A l’occasion de la journée mondiale de sensibilisation à l’autisme, Circonflex Mag vous fait découvrir le témoignage d’un père célibataire et son expérience avec le handicap de son fils. Ce trouble du développement neuro-psychique dont on ne connaît pas les causes exactes touche un Français sur dix de manière plus ou moins grave. Découvrons leurs combats quotidiens et l’amour qui les relie.
De quel type d’autisme votre fils est–il atteint ?
Aujourd’hui, mon fils à 20 ans et a été diagnostiqué autiste. Ce handicap exprime un enfermement mental prononcé, il est en quelque sorte dans un monde parallèle. Et si tu souhaites créer une relation avec lui, tu dois y entrer. Et tu t’enfermes avec lui, par obligation.
Comment se déroule une journée type ?
Mon fils n’a pas forcément de repère temporel, il différencie le temps qui passe par la météo. Pour lui, la nuit, c’est quand il fait noir et le matin, c’est quand il n’y a pas de nuages. Il ne connaît pas l’heure. C’est moi qui le lève, je lui fais son petit déjeuner et sa toilette, je gère donc ses journées. Il y a une certaine mécanique, une certaine répétition car il ne sait pas ce que ces actions signifient. Il reste quand même autonome, il effectue certaines choses tout seul Mais je me dois d’être avec lui 24/24. Je ne peux pas le laisser seul face à lui-même.
Quelles sont les difficultés que vous êtes amené à rencontrer au quotidien ?
Des choses simples pour nous deviennent des moments d’incompréhension pour lui. J’arrive de temps en temps à lui faire dépasser la difficulté, mais cela reste compliqué à cause de ses troubles obsessionnels. Par exemple, quand je vais le chercher à l’école et que je me gare 100m plus loin,que d’habitude, il va me poser des milliers de fois la question “Pourquoi ?”. Je peux lui expliquer que la place était prise, il va me faire comprendre que c’est ma faute et que je devais venir plus tôt. Pour lui, je dois quand même avoir cette place.
Comment vivez-vous ce diagnostic en tant que parent ?
Quand on est parent, on devient un peu psychologue. On s’adapte, avec tolérance.
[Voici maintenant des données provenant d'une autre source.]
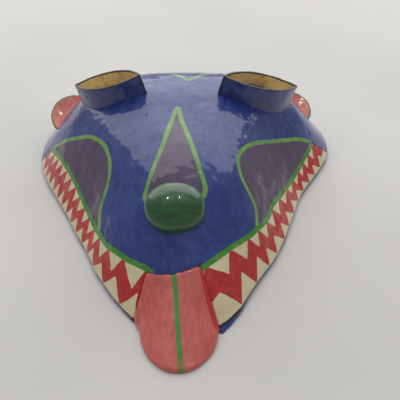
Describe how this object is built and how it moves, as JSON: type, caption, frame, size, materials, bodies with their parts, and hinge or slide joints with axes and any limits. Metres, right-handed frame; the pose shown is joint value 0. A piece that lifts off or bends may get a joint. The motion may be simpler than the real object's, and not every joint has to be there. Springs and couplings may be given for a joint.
{
  "type": "papier-mache animal mask",
  "caption": "Hand-painted papier-mache animal face mask with raised leaf-shaped eye collars, round nose, ears, projecting tongue, hollow back and a small hanging ring.",
  "frame": {"origin": "on the plane of the rim, in the middle of the mask's length and width", "axes": "+Z out of the face, +Y towards the forehead, +X across the face, to the right when looking at it with the tongue towards the viewer"},
  "size_m": [0.2531, 0.3201, 0.0898],
  "materials": {
    "painted_blue_paper": "painted and varnished",
    "pink_paper": "painted and varnished",
    "green_pulp": "painted and varnished",
    "blue_card": "painted and varnished",
    "cream_pulp": "painted and varnished",
    "pink_card": "painted and varnished",
    "steel_wire": "plain wire",
    "cloth_tape": "woven tape",
    "kraft_pulp": "bare paper pulp"
  },
  "bodies": {
    "mask": {"face_shell": "painted_blue_paper", "tongue": "pink_paper", "nose_cap": "green_pulp", "left_eye_back_wall": "blue_card", "left_eye_front_wall": "blue_card", "right_eye_back_wall": "blue_card", "right_eye_front_wall": "blue_card", "left_eyeball": "cream_pulp", "right_eyeball": "cream_pulp", "left_ear": "pink_card", "right_ear": "pink_card", "hanger_strap": "cloth_tape", "hanger_pad": "kraft_pulp"},
    "ring": {"hanger_ring": "steel_wire"}
  },
  "joints": [
    {"name": "ring_swing", "type": "hinge", "parent": "mask", "child": "ring", "pos_m": [0, 0.131, 0.02207], "axis": [1, 0, 0], "range_deg": [-110, 60]}
  ]
}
Mais il y a beaucoup de choses que nous ne faisons pas, ou que nous ne pouvons pas faire. Je relativise désormais : avoir un enfant autiste permet une sorte de développement des relations humaines. Le fait de vivre pour quelqu’un d’autre, c’est un peu comme un abandon de soi-même. Mais je ne le vois pas comme ça. Je vis pour mon fils, je ne vais bien que s’il va bien.
Vous témoignez de votre acceptation. Que pensez-vous des parents qui ne le font pas ?
Il y a des personnes qui ne l’acceptent pas parce qu’ils ne le veulent pas. Et puis, il y a des parents qui n’ont pas la capacité intellectuelle pour accepter et pour comprendre. Que ce soit par principe, ou par manque de possibilités matérielles, à cause des fratries par exemple. La famille peut représenter un problème pour des parents qui ne veulent pas sacrifier leurs autres enfants. Il faut aussi avoir le temps, la logistique… Mis bout à bout, tout cela peut devenir très compliqué.
Que vous a appris l’accompagnement de votre fils au quotidien ?
C’est une sacrée expérience. Ça m’a rendu très tolérant sur beaucoup de choses. On ne peut pas vraiment savoir ce qu’est le handicap tant qu’on ne le vit pas. Personne n’est vraiment prêt à ça. Ce n’est pas toujours facile. Avec l’inquiétude, ma vie a basculé. Elle est liée à ce que mon fils deviendra. Les enfants grandissent et les parents vieillissent, la gestion change avec l’âge. La tête ne bouge pas, mais le corps si. Élever un enfant autiste, c’est une contrainte, il faut être sincère, mais j’ai réussi à l’intellectualiser. Il faut faire avec. Aujourd’hui, je vis la différence autrement et ça m’a ouvert les yeux. Je suis plus dans l’empathie.
Qu’aimeriez-vous que les personnes extérieures comprennent au sujet de l’autisme ?
Si quelqu’un te dit : “Je suis atteint d’un cancer”, tu ressentiras de la peine, de la compassion. Mais tu ne sauras qu’imaginer ce qu’il endure. C’est pareil avec l’autisme et les handicaps en général. A la télé, on ne te montre que le beau côté. Mais il faut venir dans les IME (institut Médico Educatifs) pour entrevoir la réalité. Dans la vie, sur 100 personnes handicapées, une seule réussira à s’en sortir. C’est un combat du quotidien.